Copy the listing below line for line, starting at its first line and ending with the line that has "with _ for spaces." in it. Add nothing.

## RECORDED DATA
========================================================================

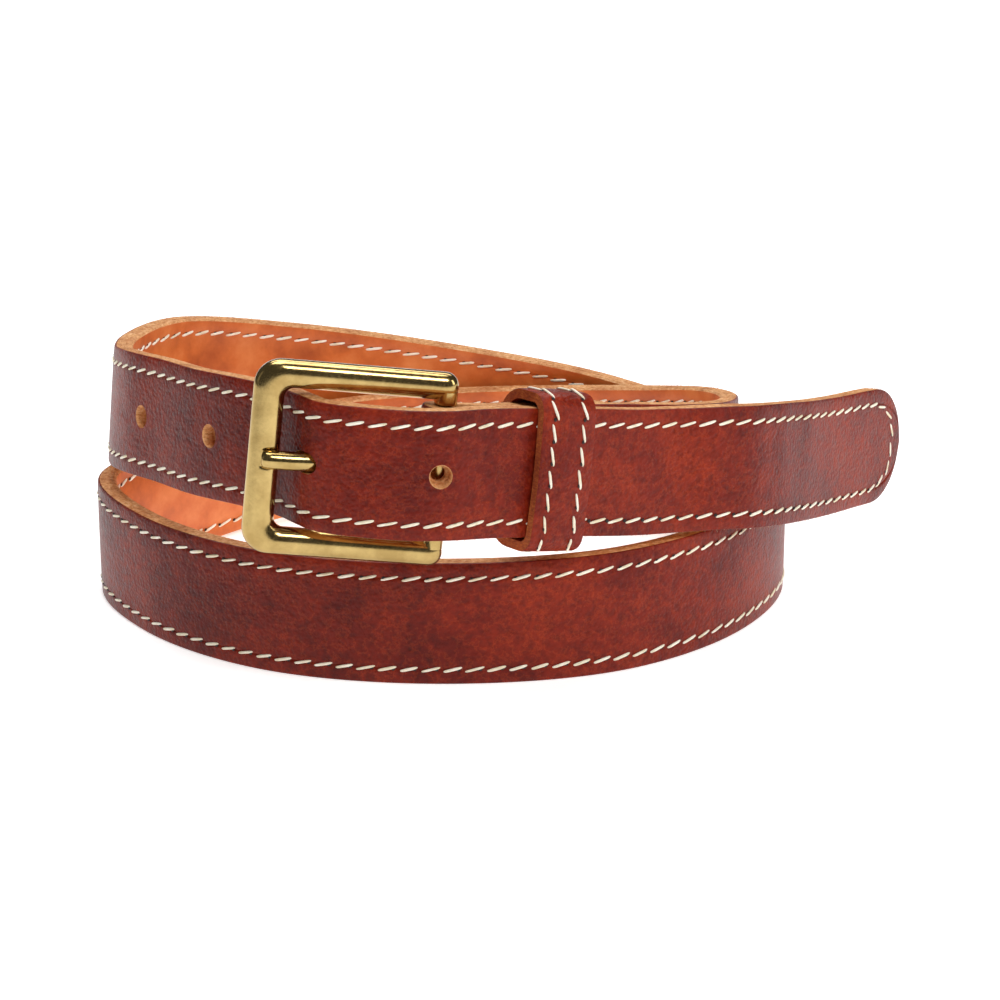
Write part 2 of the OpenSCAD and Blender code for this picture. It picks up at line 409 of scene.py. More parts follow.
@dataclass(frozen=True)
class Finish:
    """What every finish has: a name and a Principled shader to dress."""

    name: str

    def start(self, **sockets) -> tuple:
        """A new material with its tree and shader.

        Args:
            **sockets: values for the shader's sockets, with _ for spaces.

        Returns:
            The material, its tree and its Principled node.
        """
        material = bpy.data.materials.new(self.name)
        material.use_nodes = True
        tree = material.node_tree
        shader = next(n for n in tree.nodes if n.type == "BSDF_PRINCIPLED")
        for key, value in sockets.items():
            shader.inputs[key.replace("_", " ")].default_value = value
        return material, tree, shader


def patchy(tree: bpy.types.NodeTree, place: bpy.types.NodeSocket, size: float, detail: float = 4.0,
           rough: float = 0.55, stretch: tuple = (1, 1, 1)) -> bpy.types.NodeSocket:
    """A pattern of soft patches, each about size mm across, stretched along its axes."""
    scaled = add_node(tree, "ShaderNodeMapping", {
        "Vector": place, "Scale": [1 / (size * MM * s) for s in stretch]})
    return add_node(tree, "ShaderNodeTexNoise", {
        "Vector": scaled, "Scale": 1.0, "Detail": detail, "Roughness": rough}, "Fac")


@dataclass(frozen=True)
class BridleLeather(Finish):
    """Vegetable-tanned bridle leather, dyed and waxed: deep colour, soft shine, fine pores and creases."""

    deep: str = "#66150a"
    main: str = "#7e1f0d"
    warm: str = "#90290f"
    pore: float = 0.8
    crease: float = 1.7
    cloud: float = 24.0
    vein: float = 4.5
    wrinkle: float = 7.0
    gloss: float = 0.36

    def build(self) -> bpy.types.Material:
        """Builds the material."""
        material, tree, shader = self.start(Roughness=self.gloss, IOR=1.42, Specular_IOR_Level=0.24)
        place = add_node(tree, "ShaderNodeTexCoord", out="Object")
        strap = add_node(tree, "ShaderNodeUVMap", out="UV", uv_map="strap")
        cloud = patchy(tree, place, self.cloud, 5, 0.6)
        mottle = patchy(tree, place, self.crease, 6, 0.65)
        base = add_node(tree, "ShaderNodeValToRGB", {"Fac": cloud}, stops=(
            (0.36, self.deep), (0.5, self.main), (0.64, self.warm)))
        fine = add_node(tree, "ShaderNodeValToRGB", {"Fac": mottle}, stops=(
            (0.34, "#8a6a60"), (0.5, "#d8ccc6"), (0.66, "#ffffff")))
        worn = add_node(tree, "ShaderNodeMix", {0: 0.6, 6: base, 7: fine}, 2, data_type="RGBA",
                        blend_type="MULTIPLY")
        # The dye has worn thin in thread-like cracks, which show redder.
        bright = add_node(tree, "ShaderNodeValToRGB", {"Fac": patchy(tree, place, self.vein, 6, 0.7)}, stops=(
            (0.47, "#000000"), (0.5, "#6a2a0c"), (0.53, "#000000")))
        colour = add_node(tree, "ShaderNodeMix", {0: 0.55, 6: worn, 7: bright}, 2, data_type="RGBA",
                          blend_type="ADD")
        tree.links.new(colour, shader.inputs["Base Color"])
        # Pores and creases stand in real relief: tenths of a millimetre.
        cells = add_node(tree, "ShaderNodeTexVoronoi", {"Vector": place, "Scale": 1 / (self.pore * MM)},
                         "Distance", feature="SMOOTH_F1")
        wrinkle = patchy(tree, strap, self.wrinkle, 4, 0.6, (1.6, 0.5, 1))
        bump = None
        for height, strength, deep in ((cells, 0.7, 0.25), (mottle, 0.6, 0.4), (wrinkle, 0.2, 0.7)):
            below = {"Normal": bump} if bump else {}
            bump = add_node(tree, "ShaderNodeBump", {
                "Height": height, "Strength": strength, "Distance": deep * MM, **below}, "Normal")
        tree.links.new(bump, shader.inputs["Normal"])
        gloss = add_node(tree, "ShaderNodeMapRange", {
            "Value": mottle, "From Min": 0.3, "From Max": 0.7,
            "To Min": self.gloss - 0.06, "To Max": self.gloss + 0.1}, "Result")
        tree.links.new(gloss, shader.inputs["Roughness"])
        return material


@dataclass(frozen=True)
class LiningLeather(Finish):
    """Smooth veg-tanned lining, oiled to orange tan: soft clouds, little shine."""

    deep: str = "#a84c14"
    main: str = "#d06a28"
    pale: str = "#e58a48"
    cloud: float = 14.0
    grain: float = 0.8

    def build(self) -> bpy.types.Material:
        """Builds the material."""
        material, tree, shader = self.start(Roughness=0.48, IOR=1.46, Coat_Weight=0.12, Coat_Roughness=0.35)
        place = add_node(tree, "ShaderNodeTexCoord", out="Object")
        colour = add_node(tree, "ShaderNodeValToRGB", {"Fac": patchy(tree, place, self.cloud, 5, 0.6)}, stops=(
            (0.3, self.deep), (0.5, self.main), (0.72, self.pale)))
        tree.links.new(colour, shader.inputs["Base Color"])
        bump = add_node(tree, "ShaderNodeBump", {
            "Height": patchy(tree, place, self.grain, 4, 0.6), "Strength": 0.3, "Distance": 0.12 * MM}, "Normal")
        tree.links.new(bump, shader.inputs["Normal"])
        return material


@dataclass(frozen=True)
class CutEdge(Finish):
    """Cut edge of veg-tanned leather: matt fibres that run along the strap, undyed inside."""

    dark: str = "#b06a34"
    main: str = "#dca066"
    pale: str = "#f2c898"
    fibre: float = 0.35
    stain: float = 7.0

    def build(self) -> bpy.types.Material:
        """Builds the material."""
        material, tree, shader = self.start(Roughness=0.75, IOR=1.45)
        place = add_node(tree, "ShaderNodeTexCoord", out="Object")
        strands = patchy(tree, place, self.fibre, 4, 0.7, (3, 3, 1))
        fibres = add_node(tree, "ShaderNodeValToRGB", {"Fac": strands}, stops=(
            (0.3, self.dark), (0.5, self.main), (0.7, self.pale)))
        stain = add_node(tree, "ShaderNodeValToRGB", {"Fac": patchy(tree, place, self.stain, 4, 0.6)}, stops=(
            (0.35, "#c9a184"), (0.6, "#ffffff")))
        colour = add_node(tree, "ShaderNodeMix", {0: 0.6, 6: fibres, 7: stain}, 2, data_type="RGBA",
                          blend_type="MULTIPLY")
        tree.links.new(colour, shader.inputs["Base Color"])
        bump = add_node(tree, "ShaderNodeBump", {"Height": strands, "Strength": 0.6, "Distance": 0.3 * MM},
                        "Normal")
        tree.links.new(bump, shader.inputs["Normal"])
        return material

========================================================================

## OUTPUT FOR THIS EXERCISE
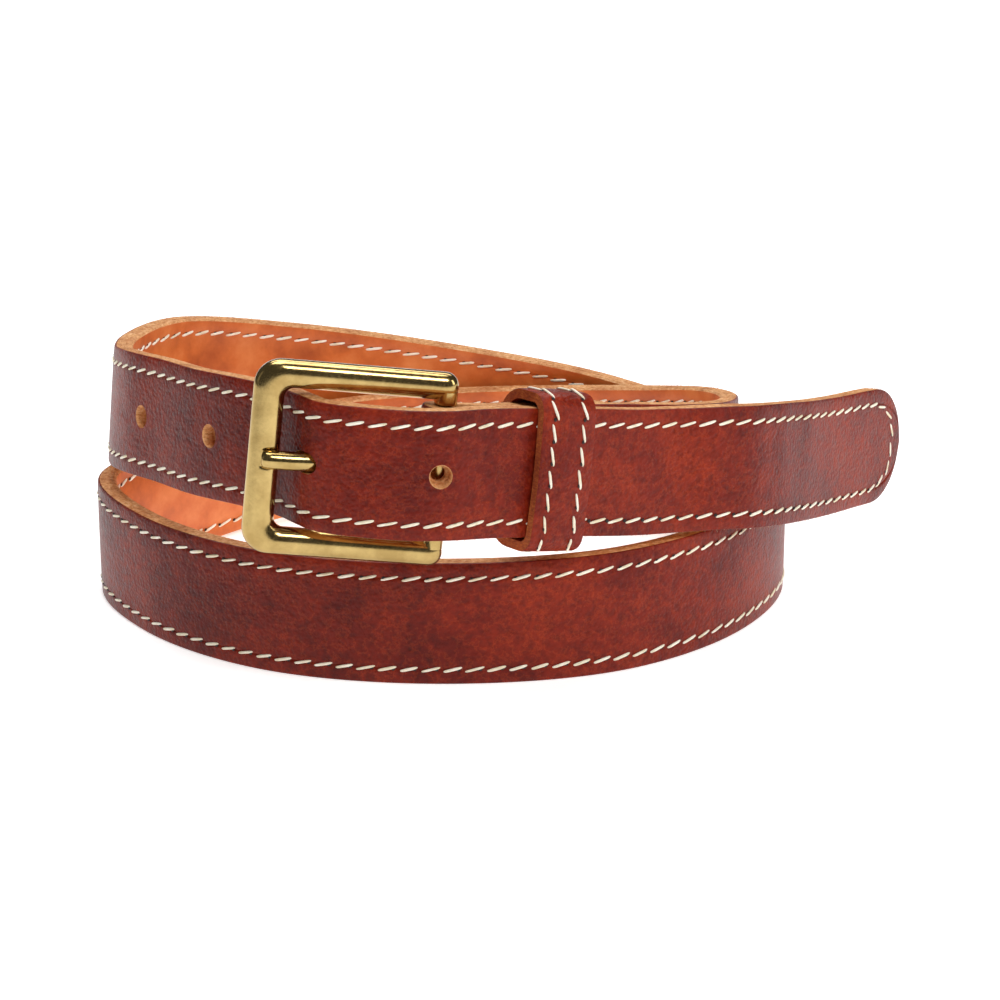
Write part 2 of the OpenSCAD and Blender code for this picture. It picks up at line 409 of scene.py. More parts follow.
@dataclass(frozen=True)
class Finish:
    """What every finish has: a name and a Principled shader to dress."""

    name: str

    def start(self, **sockets) -> tuple:
        """A new material with its tree and shader.

        Args:
            **sockets: values for the shader's sockets, with _ for spaces.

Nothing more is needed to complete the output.